Blob Manager Plugin¶
Blob Managers are the central storage that supports uploading and downloading files. There are four purposes of having them:
The AIFlow client needs to submit artifacts(user codes, dependencies, and resources) to AIFlow server.
The AIFlow Server needs to distribute artifacts among workers.
The artifacts of each execution should be stored in persistent storage for restoring.
Users may need to transfer files between jobs in the same project.
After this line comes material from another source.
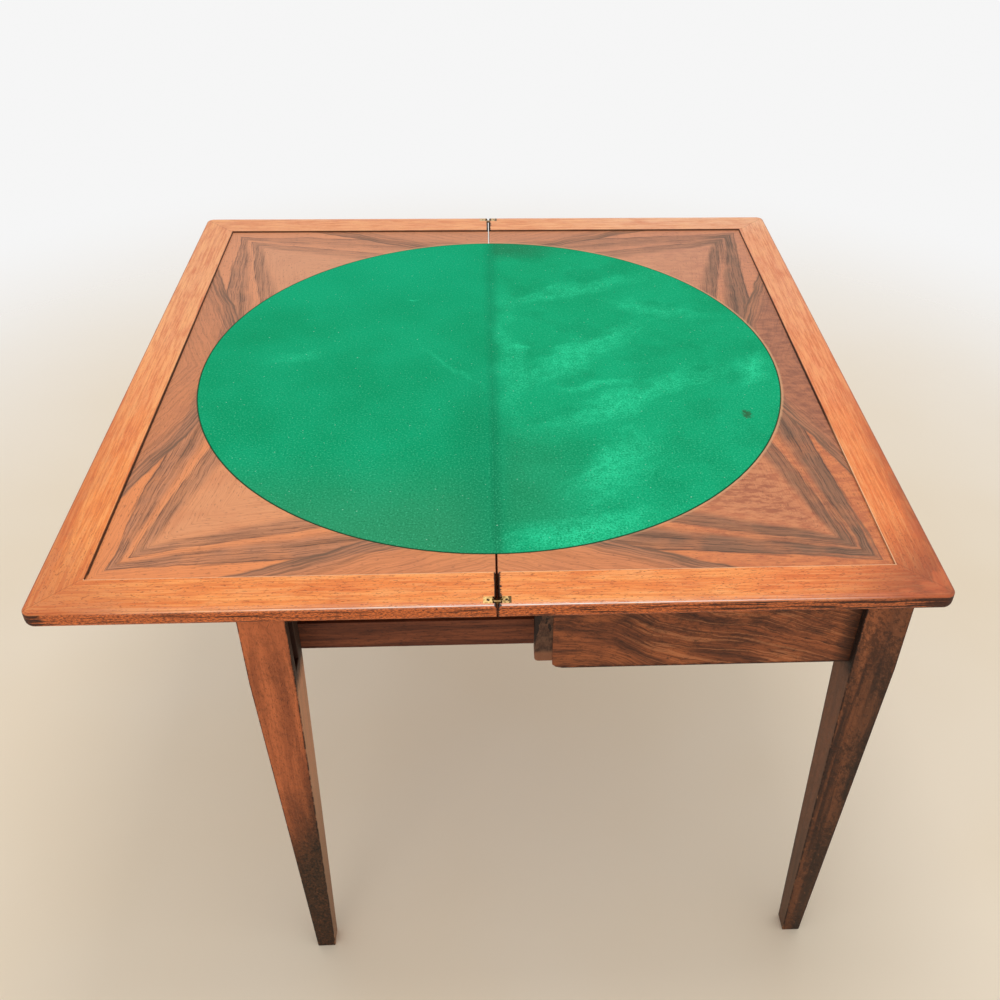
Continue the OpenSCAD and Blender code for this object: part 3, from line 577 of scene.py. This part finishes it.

Blob Managers have a common API and are “pluggable”, meaning you can swap Blob Manager based on your needs. AIFlow provides some built-in implementations, you can choose one of them or even implement your own BlobManager if needed.
Each project can only have one Blob Manager configured at a time, this is set by the blob section on top-level of the project.yaml. The blob section has two required sub-configs:
blob_manager_class: the fully-qualified name of the
Blob Managerclass.blob_manager_config: custom configuration of this type of implementation.
Built-in Blob Managers¶
LocalBlobManager¶
LocalBlobManager is only used when the AIFlow client, server, and workers are all on the same host because it relies on the local file system. LocalBlobManager has following custom configurations:
Key |
Type |
DESCRIPTION |
|---|---|---|
root_directory |
String |
The root directory of local filesystem to store artifacts |
A complete configuration example of LocalBlobManager in project.yaml.
blob:
blob_manager_class: ai_flow_plugins.blob_manager_plugins.local_blob_manager.LocalBlobManager
blob_manager_config:
root_directory: /tmp
OssBlobManager¶
OssBlobManager relies on Alibaba Cloud OSS to store resources. To use OssBlobManager you need to install python SDK for OSS client on every node that needs to access OSS file system.
pip install 'ai-flow-nightly[oss]'
OssBlobManager has following custom configurations:
Key |
Type |
DESCRIPTION |
|---|---|---|
root_directory |
String |
The root path of OSS filesystem to store artifacts |
access_key_id |
String |
The id of the access key |
access_key_secret |
String |
The secret of the access key |
endpoint |
String |
Access domain name or CNAME |
bucket |
String |
The name of OSS bucket |
A complete configuration example of OssBlobManager in project.yaml.
blob:
blob_manager_class: ai_flow_plugins.blob_manager_plugins.oss_blob_manager.OssBlobManager
blob_manager_config:
access_key_id: xxx
access_key_secret: xxx
endpoint: oss-cn-hangzhou.aliyuncs.com
bucket: ai-flow
root_directory: tmp
HDFSBlobManager¶
HDFSBlobManager relies on HDFS to store resources. To use HDFSBlobManager you need to install python SDK for HDFS client on every node which needs to access HDFSBlobManager.
pip install 'ai-flow-nightly[hdfs]'
HDFSBlobManager has following custom configurations:
Key |
Type |
DESCRIPTION |
|---|---|---|
hdfs_url |
String |
The url of WebHDFS |
hdfs_user |
String |
The user to access HDFS |
root_directory |
String |
The root path of HDFS filesystem to store artifacts |
A complete configuration example of HDFSBlobManager in project.yaml.
blob:
blob_manager_class: ai_flow_plugins.blob_manager_plugins.hdfs_blob_manager.HDFSBlobManager
blob_manager_config:
hdfs_url: http://hadoop-dfs:50070
hdfs_user: hdfs
root_directory: /tmp
S3BlobManager¶
// TODO
Using Blob Manager in a Workflow¶
The Blob Manager is not only be used by the AIFlow framework, users can also upload or download files with the Blob Manager if it has been configured in project.yaml. E.g.
from ai_flow.context.project_context import current_project_config
from ai_flow.workflow.workflow import WorkflowPropertyKeys
from ai_flow.plugin_interface.blob_manager_interface import BlobConfig, BlobManagerFactory
blob_config = BlobConfig(current_project_config().get(WorkflowPropertyKeys.BLOB))
blob_manager = BlobManagerFactory.create_blob_manager(blob_config.blob_manager_class(),
blob_config.blob_manager_config())
blob_manager.upload(local_file_path='/tmp/file')
Customizing Blob Manager¶
You can also implement your own Blob Manager if the built-in ones do not meet your requirements. To create a blob manager plugin, one needs to implement a subclass of ai_flow.plugin_interface.blob_manager_interface.BlobManager to upload and download artifacts. To take configurations upon construction, the subclass should have a __init__(self, config: Dict) method. The configurations can be added when someone setup AIFlow to use the custom blob manager.